Many contractors say mounting financing issues aren’t slowing the pace of new construction in their markets, even as developers convert certain projects to modular to avoid cumbersome banking requirements.
For example, Kelley Barcuch, an Arlington, Texas-based project consultant for Technology Construction Performance, a project management firm, said activity in Texas continues to surge, while Brian Jaubert, a construction superintendent for Gulfstream Plumbing, also based in the Lone Star State, said traditional construction in Texas remains strong.
Elsewhere, Matt Poppoff, president of Poppoff, a Moxee, Washington-based concrete contractor, said his firm’s backlog is larger than ever. On the other side of the country, Marty Copsey, president and COO of MacKenzie Contracting, a Lutherville, Maryland-based general contractor, also said his firm recently posted the largest backlog in company history.
That confidence from contractors has become a norm throughout much of the year, according to Associated Builders and Contractor analysis.
ABC’s Construction Confidence Index reading for sales and staffing levels both moved lower in May, but stayed well above a score of 50, suggesting expectations for continued growth over the next six months. Meanwhile, backlog levels remain unchanged in June from a year ago at 8.9 months, indicating strong levels of projects in the pipeline.
But contractors should still expect continued tightening and tension from small and regional banks. Additionally, lenders are “being more conservative” with individual developers compared to corporate builders, said John Wolfington, principal of Exceler Building Solutions, a Hazelton, Pennsylvania-based construction company.
That’s because pressure on U.S. banks, after the collapse of Silicon Valley Bank and Signature Bank in March, fueled uncertainty in financial markets. That caused concerns for a slowdown in privately financed projects, according to Anirban Basu, ABC chief economist.
For instance, Shopoff Realty Investments paused construction in March on its approximately $550 million Las Vegas Dream Resort due to construction financing concerns.
In the Bay Area in California, several high dollar traditional construction projects have recently been abandoned due to financing issues, said Julie Cantrell, a Boise, Idaho-based consultant who works as an assistant project manager for various federal contractors.
Modular construction ticks up
Those financing issues surrounding traditional construction projects continue to boost interest in modular adoption, said Vaughan Buckley, CEO of Volumetric Building Companies, a Philadelphia-based modular builder.
The permanent modular construction industry topped $12 billion in North America in 2022, accounting for about 6.03% of all new construction starts last year. In 2021, modular construction took up about 5.5% of new construction in North America, as project costs reached just above $10 billion, according to the Modular Building Institute.

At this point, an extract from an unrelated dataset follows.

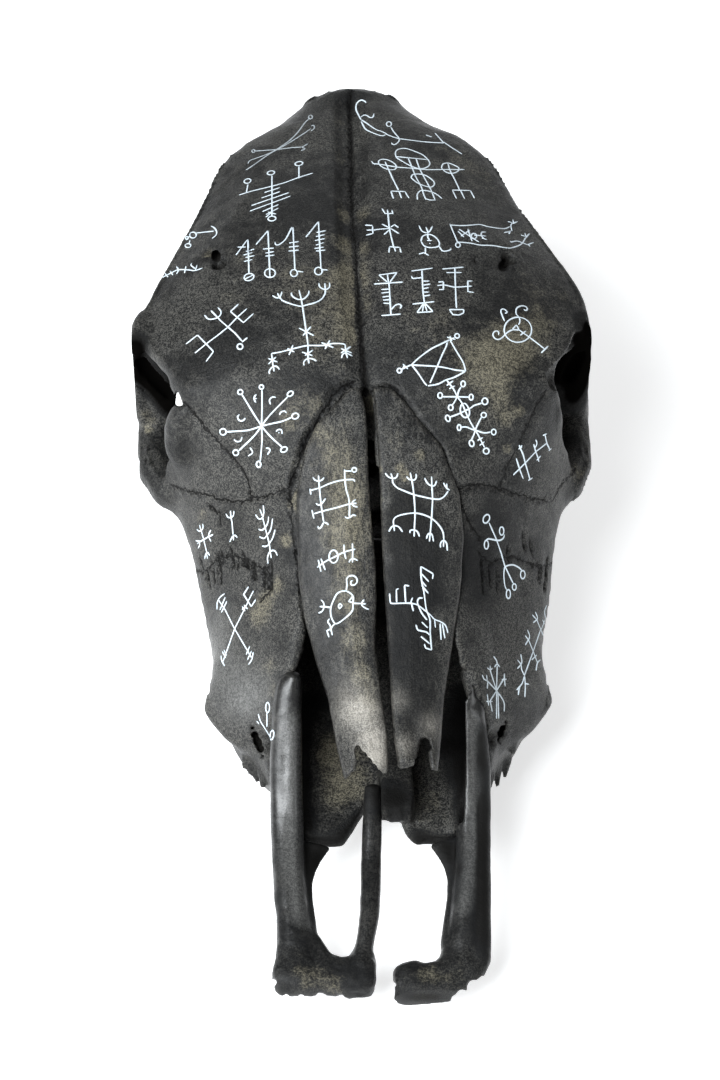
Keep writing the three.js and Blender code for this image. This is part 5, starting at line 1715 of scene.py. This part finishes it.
class SKULL_OT_stage(bpy.types.Operator):
    """Set the camera, the floor and the soft studio light."""
    bl_idname = "skull.stage"
    bl_label = "Stage"

    def execute(self, context):
        settings = context.scene.skull_stage
        scene = context.scene
        view = View(settings)
        lens = bpy.data.cameras.new("camera")
        lens.lens = settings.lens
        lens.sensor_width = SENSOR
        lens.clip_end = 20.0
        camera = placed("camera", lens)
        camera.location = view.place
        camera.rotation_euler = Vector(-view.back).to_track_quat("-Z", "Y").to_euler()
        scene.camera = camera

        mesh = bpy.data.meshes.new("floor")
        corners = ((-1, -1), (1, -1), (1, 1), (-1, 1))
        mesh.from_pydata([(x * FLOOR_HALF, y * FLOOR_HALF, 0) for x, y in corners], [], [(0, 1, 2, 3)])
        floor = placed("floor", mesh)
        paper = Finish("floor_paper")
        tone = paper.noise(3.0, 2.0)
        paper.fill(paper.shader, {
            "Base Color": paper.mix(tone, settings.floor_colour, (0.95, 0.95, 0.95)), "Roughness": 0.9,
            "Specular IOR Level": 0.2, "Emission Color": WHITE, "Emission Strength": FLOOR_GLOW})
        mesh.materials.append(paper.material)

        world = bpy.data.worlds.new("studio")
        scene.world = world
        world.use_nodes = True
        background = world.node_tree.nodes["Background"]
        background.inputs["Color"].default_value = WHITE
        background.inputs["Strength"].default_value = SKY

        aim = Vector(settings.aim)
        for name, place, width, power in LIGHTS:
            light = bpy.data.lights.new(name, "AREA")
            light.color = LIGHT_COLOUR
            light.shape = "SQUARE"
            light.size = width
            light.energy = power
            lamp = placed(name, light)
            lamp.location = place
            lamp.rotation_euler = (aim - Vector(place)).to_track_quat("-Z", "Y").to_euler()
        scene.view_settings.view_transform = "Standard"
        return {"FINISHED"}


class SKULL_PT_panel(bpy.types.Panel):
    """The skull's pieces, in the order that they are made."""
    bl_label = "Decorated Cow Skull"
    bl_space_type = "VIEW_3D"
    bl_region_type = "UI"
    bl_category = "Skull"

    def draw(self, context):
        for settings in (context.scene.skull_bone, context.scene.skull_paint, context.scene.skull_stage):
            box = self.layout.box()
            for name in settings.__annotations__:
                box.prop(settings, name)
        for operator in OPERATORS:
            self.layout.operator(operator.bl_idname)


SETTINGS = {"skull_stage": StageSettings, "skull_bone": BoneSettings, "skull_paint": PaintSettings}
OPERATORS = (SKULL_OT_stage, SKULL_OT_cranium, SKULL_OT_small_bones, SKULL_OT_molars, SKULL_OT_signs)


def register():
    for kind in (*SETTINGS.values(), *OPERATORS, SKULL_PT_panel):
        bpy.utils.register_class(kind)
    for name, kind in SETTINGS.items():
        setattr(bpy.types.Scene, name, bpy.props.PointerProperty(type=kind))


def unregister():
    for name in SETTINGS:
        delattr(bpy.types.Scene, name)
    for kind in (SKULL_PT_panel, *reversed(OPERATORS), *reversed(SETTINGS.values())):
        bpy.utils.unregister_class(kind)


def main():
    register()
    bpy.ops.skull.stage()
    bpy.ops.skull.cranium()
    bpy.ops.skull.small_bones()
    bpy.ops.skull.molars()
    bpy.ops.skull.signs()
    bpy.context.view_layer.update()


if __name__ == "__main__":
    main()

“I would absolutely say that interest rate increases and the difficulty of finding construction lending is a tailwind for modular construction,” said Buckley. “In Philadelphia, there are large projects that were otherwise simply not going to be underwritable that were converted to modular and are now going into production.”
Lenders use the same checklists for both traditional construction projects and modular projects, said Buckley. However, modular construction can streamline approvals and entitlement on subsequent projects, speeding up the financing process. Still, the initial modular project usually adds time and complexity as lenders work to understand the nuances, said Buckley.
That rings true especially in the Bay Area, said Buckley.
“We’re seeing [modular projects] take place on the West Coast and around the Bay Area, Oakland specifically, where there are projects that just don’t work [using] traditional construction with the lending environment where it is today,” said Buckley. “Then once they’re converted to modular, they have an opportunity to proceed.”
Still, like other construction projects, rising interest rates could negatively impact modular construction activity as well, said Buckley.
“It increases costs in the market for building when you’re paying more interest,” said Buckley. “So, while we don’t solve the issue, the way that we build helps really mitigate some of those negative impacts and makes projects that otherwise wouldn’t work, work.”